--- START DATA EXTRACT ---
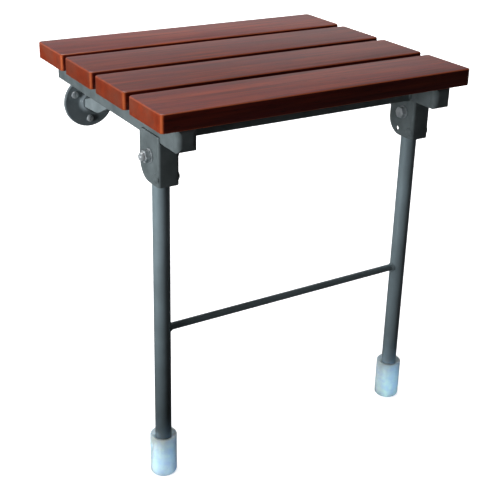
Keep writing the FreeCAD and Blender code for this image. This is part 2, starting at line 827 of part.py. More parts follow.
def make_hinges():
    bolts = []
    nuts = []
    washers = []
    for word, side in SIDES.items():
        bolt, nut, pair = make_hinge(word, side)
        bolts.append(bolt)
        nuts.append(nut)
        washers.extend(pair)
    group("hinge_bolts", bolts)
    group("hinge_nuts", nuts)
    group("hinge_washers", washers)


def check_document():
    """Stops if any object failed, a pocket cut nothing or a sub-part isn't a sound shape."""
    for item in doc.Objects:
        for state in item.State:
            if state in ("Invalid", "Error"):
                raise RuntimeError(f"{item.Name} is {state}")
        if item.TypeId == "PartDesign::Pocket" and item.Shape.Volume >= item.BaseFeature.Shape.Volume:
            raise RuntimeError(f"{item.Name} cuts nothing")
    for piece in sub_parts:
        if piece.Shape.isNull() or not piece.Shape.isValid():
            raise RuntimeError(f"{piece.Label} has no sound shape")


for index, name in enumerate(SLAT_NAMES):
    make_slat(index, name)
for word, side in SIDES.items():
    make_side_rail(word, side)
    make_front_cap(word, side)
    make_rear_plug(word, side)
    make_leg_bracket(word, side)
    make_leg_tube(word, side)
    make_foot(word, side)
    make_wall_flange(word, side)
    make_wall_screws(word, side)
    make_hinge_arm(word, side)
make_cross_rail("front_cross_rail", front_rail_y)
make_cross_rail("rear_cross_rail", rear_rail_y)
make_slat_screws()
make_stop_rivets()
make_leg_pivots()
make_pivot_sleeves()
make_leg_plugs()
make_cross_bar()
make_hinges()
doc.recompute()
check_document()

os.makedirs("parts", exist_ok=True)
for piece in sub_parts:
    piece.Shape.exportStep(f"parts/{piece.Label}.step")
    print(f"{piece.Label}: {len(piece.Shape.Solids)} solids, volume {piece.Shape.Volume:.1f}")
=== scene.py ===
"""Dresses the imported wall-mounted folding seat: its slats, frame, legs, feet and wall fittings."""

import logging
import math
from dataclasses import dataclass, field
from enum import Enum
from typing import Any, Callable, Iterable, Optional, Sequence

import bmesh
import bpy
from mathutils import Matrix, Vector


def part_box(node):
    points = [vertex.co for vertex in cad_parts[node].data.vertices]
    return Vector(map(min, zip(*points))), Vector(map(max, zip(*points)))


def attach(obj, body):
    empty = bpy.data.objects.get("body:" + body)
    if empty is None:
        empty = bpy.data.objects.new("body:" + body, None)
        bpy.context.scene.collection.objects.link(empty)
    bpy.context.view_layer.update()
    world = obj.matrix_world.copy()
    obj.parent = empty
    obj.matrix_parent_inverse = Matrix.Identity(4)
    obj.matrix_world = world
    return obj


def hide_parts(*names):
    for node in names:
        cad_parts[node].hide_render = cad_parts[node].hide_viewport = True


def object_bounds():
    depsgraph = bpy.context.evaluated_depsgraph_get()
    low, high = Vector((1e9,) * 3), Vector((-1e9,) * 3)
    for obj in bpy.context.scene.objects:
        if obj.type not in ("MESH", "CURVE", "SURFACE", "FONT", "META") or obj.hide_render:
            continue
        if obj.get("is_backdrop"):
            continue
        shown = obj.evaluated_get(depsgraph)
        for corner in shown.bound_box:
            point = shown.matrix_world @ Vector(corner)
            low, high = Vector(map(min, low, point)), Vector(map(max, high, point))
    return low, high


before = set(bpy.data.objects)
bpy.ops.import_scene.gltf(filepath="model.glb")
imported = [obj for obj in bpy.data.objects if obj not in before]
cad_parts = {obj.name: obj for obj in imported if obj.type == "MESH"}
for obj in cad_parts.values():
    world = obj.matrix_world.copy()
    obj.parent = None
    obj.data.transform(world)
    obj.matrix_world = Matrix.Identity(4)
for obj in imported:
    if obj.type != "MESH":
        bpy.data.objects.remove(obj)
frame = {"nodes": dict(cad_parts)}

LOG = logging.getLogger("folding_seat")
MM = 0.001
SIDES: dict[str, int] = {"left": -1, "right": 1}
Point = tuple[float, float, float]
Profile = list[tuple[float, float]]
Piece = bpy.types.Object
Material = bpy.types.Material
Tree = bpy.types.NodeTree
Node = bpy.types.Node
# What feeds a socket: an output, or a node, which stands for its first output.
Source = Any


# Named options

class Body(Enum):
    """The parts of the seat that move as one."""

    WALL = "wall"
    SEAT = "seat"
    LEGS = "leg_frame"


class Slot(Enum):
    """The record's names for the finishes."""

    WOOD = "hardwood"
    STEEL = "satin_steel"
    DARK = "dark_steel"
    BRIGHT = "bright_steel"
    FOOT = "foot_plastic"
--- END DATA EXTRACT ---
● **GOAL OF THE EXERCISE**
Provide an exact reproduction of only those lines that start at the line containing "for index, name" and end at the line containing "depsgraph = bpy.context.evaluated_depsgraph_get()", inclusive.

● **TASK SOLUTION**
for index, name in enumerate(SLAT_NAMES):
    make_slat(index, name)
for word, side in SIDES.items():
    make_side_rail(word, side)
    make_front_cap(word, side)
    make_rear_plug(word, side)
    make_leg_bracket(word, side)
    make_leg_tube(word, side)
    make_foot(word, side)
    make_wall_flange(word, side)
    make_wall_screws(word, side)
    make_hinge_arm(word, side)
make_cross_rail("front_cross_rail", front_rail_y)
make_cross_rail("rear_cross_rail", rear_rail_y)
make_slat_screws()
make_stop_rivets()
make_leg_pivots()
make_pivot_sleeves()
make_leg_plugs()
make_cross_bar()
make_hinges()
doc.recompute()
check_document()

os.makedirs("parts", exist_ok=True)
for piece in sub_parts:
    piece.Shape.exportStep(f"parts/{piece.Label}.step")
    print(f"{piece.Label}: {len(piece.Shape.Solids)} solids, volume {piece.Shape.Volume:.1f}")
=== scene.py ===
"""Dresses the imported wall-mounted folding seat: its slats, frame, legs, feet and wall fittings."""

import logging
import math
from dataclasses import dataclass, field
from enum import Enum
from typing import Any, Callable, Iterable, Optional, Sequence

import bmesh
import bpy
from mathutils import Matrix, Vector


def part_box(node):
    points = [vertex.co for vertex in cad_parts[node].data.vertices]
    return Vector(map(min, zip(*points))), Vector(map(max, zip(*points)))


def attach(obj, body):
    empty = bpy.data.objects.get("body:" + body)
    if empty is None:
        empty = bpy.data.objects.new("body:" + body, None)
        bpy.context.scene.collection.objects.link(empty)
    bpy.context.view_layer.update()
    world = obj.matrix_world.copy()
    obj.parent = empty
    obj.matrix_parent_inverse = Matrix.Identity(4)
    obj.matrix_world = world
    return obj


def hide_parts(*names):
    for node in names:
        cad_parts[node].hide_render = cad_parts[node].hide_viewport = True


def object_bounds():
    depsgraph = bpy.context.evaluated_depsgraph_get()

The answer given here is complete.